After two weeks of no kiting we were starting to get desperate. Our last chance was a storm that was forecast to hit the west coast so we headed to Hikkaduwa, a town that looked like it would pick up the most wind and waves. It is more known for its surfing but we scored some good conditions, with cross-onshore winds that built throughout the day, and waves with six to eight foot faces. We rode a reef break that started to suck dry at low tide on the inside, so you needed to make sure that you got off the wave before you lost your fins. The water was incredibly clear and full of wildlife, and it was great sharing a couple of waves with turtles, though Kris wasn’t too enthusiastic about the dozen or so urchin spines embedded in her foot following a close encounter with the reef. It was also one of the few places where local surfers welcomed kiters riding waves.

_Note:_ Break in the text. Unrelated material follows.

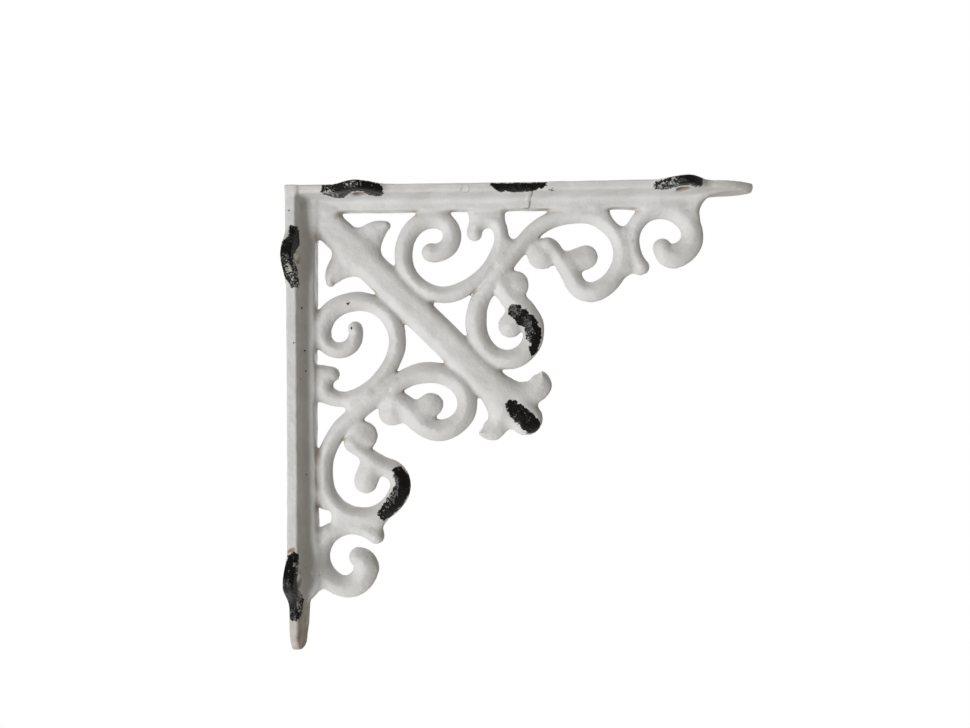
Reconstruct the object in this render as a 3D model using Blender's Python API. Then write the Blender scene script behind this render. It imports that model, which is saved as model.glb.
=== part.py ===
"""Cast shelf bracket: two straps at a right angle, tied by scrollwork and a diagonal bar.

It is one casting, so it is one solid. Plan sizes are millimetres in the middle plane of the
scrollwork: u runs out from the wall face along the shelf strap, v runs down from the shelf face
along the wall strap, and w is the depth, with the rear half the mirror image of the front half.
The wall half mirrors the shelf half across the bar's middle line, apart from a few moulding
differences.
"""
import math

import bmesh
import bpy
from mathutils import Vector

MM = 0.001

# Driving dimensions of the straps
LEG = 230.0                     # each strap, from the outer corner to its tip
SHELF_FACE = 115.0              # height of the shelf face above the mounting point
STRAP_HALF = 12.8               # half the width of a strap
WAIST = 1.0                     # how much narrower a strap is at mid length, each side
SHELF_THICKNESS = (3.9, 5.6)    # of the shelf strap, at its edges and beside the rib
WALL_THICKNESS = (5.6, 7.0)     # the wall strap is cast thicker
ROOT_HALF = 5.0                 # half the width of the full thickness beside the rib
TONGUE_THINNING = 0.3           # share of the thickness that is lost from the last ears to the tip
STRAP_CHAMFER = 0.7
EAR_HALF = 20.0                 # half the width over a pair of screw ears
EAR_SPAN = 15.0                 # from an ear's middle to where it fades into the strap
SHELF_HOLES = (36.2, 193.2)     # screw holes, from the outer corner
WALL_HOLES = (35.0, 192.0)
HOLE_OFFSET = 11.0              # screw holes, from the middle plane
HOLE_RADIUS = 3.1
HOLE_SIDES = 20
HOLE_CUT = 24.0                 # length of the cut, half of it outside the strap
TONGUE_HALF = 10.0              # half the width of the tongue beyond the ears
TONGUE_END_HALF = 1.6
SHELF_TONGUE = (208.0, 0.9)     # where the tongue starts to narrow, and the power of its curve
WALL_TONGUE = (216.0, 0.5)      # the wall strap's tongue is blunter
CORNER_RINGS = 2                # between the outer corner and the first ears
PLAIN_RINGS = 7                 # between the two pairs of ears
EAR_RINGS = 5                   # on each side of an ear's middle
TIP_RINGS = 7

# Rib that stiffens each strap and carries the scrolls
RIB_DEPTH = 11.0                # from the strap's outer face
RIB_HALF = 3.5
RIB_ROOT_DEPTH = 1.9            # inside the strap
RIB_START = 4.3                 # from the outer corner
RIB_END = (200.2, 209.2)        # where the rib starts to slope down, and where it ends
RIB_END_DEPTH = 4.6             # where it runs out into the strap
RIB_BEVEL = 1.2

# Swept members
ROUND = 2.4                     # roundness of a scroll's section, 2 is an ellipse
FLAT = 3.2                      # the bar's section, flatter on its crown
SECTION_SIDES = 8
RING_SPACING = 6.2              # along a member
RING_TURN = 25.5                # most degrees that a member turns between two rings
END_ANGLES = (36.0, 68.0)       # rings that round off a member's end
MITRE = 1.2                     # how far the bar's middle line lies out from the corner's diagonal

# A member is its start point and heading, its half-width there, and runs of
# (length, turn in degrees, half-width at the end). Heading 0 points out from the wall and 90
# points down; a positive turn is clockwise.
BAR = ((12.7, 11.5), 45, 6.5, [(10, 0, 7.8), (27.5, 0, 7.5), (55, 0, 7.8), (54.5, 0, 7.9)])

SHELF_MEMBERS = {
    "corner_leaf": ((35.7, 30.0), -72, 7.8, [(6, 17, 7.0), (6, 17, 4.9), (5.6, 22, 2.2)]),
    "inner_scroll": ((70.0, 31.7), 14, 4.6,
                     [(27, -182, 4.6), (14, -60, 4.5), (53, -151, 4.1), (33.5, -55, 3.5), (8.5, -37, 3.9),
                      (18, -160, 3.9)]),
    "long_scroll_top": ((97.8, 51.1), -55, 4.3,
                        [(33, 6, 4.2), (35, 62, 3.8), (24.6, 72, 4.0), (24.4, 72, 5.0), (14, 89, 4.9),
                         (23, -22, 3.2)]),
    "long_scroll_foot": ((99.6, 48.7), 130, 4.2,
                         [(3, 0, 4.4), (15, -36, 5.2), (15.6, -37, 5.0), (23.8, -100, 4.8), (23.8, -99, 5.6),
                          (15, 20, 5.0)]),
    "end_scroll": ((174.7, 40.0), -128, 4.1,
                   [(11.5, 31, 3.9), (15, 54, 3.9), (28, 106, 5.2), (19.5, 109, 6.2), (8, 84, 4.6)]),
    "foot_leaf": ((104.2, 104.6), 0, 7.2, [(14.4, -14, 6.0), (7, -45, 5.7), (6.4, -45, 1.1)]),
    "top_bud": ((129.0, 30.4), 138, 5.4, [(4.6, 0, 7.3)]),
    "top_ball": ((139.7, 38.0), -22, 6.0, [(8.2, 0, 5.9)]),
    "foot_bud": ((105.7, 48.5), 0, 5.5, [(6, 0, 7.0)]),
    "foot_ball": ((114.8, 62.0), 128, 6.4, [(8.8, 0, 5.9)]),
    "scroll_weld": ((166.5, 23.0), 86, 2.4, [(17.5, 0, 3.2)]),
    "stem_weld": ((108.8, 28.0), 118, 2.4, [(10, 0, 2.4)]),
    "end_web": ((203.4, 6.2), 111, 2.6, [(8.5, 0, 3.0)]),
    "curl_web": ((92.0, 13.0), 0, 3.0, [(12, 0, 2.8)]),
    "rib_web": ((152.5, 12.2), 22, 2.4, [(4.8, 0, 2.2)]),
}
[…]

Although we didn’t have the most consistent conditions during our stay in Sri Lanka, we all had such an enjoyable trip that we have already planned our return. The country has so much to offer the travelling kiter with some great riding, warm-hearted people, beautiful countryside and a rich culture. For our next visit we’re looking at going to the east side of the island, where fingers crossed we’ll again find that elusive combination of strong wind and good waves.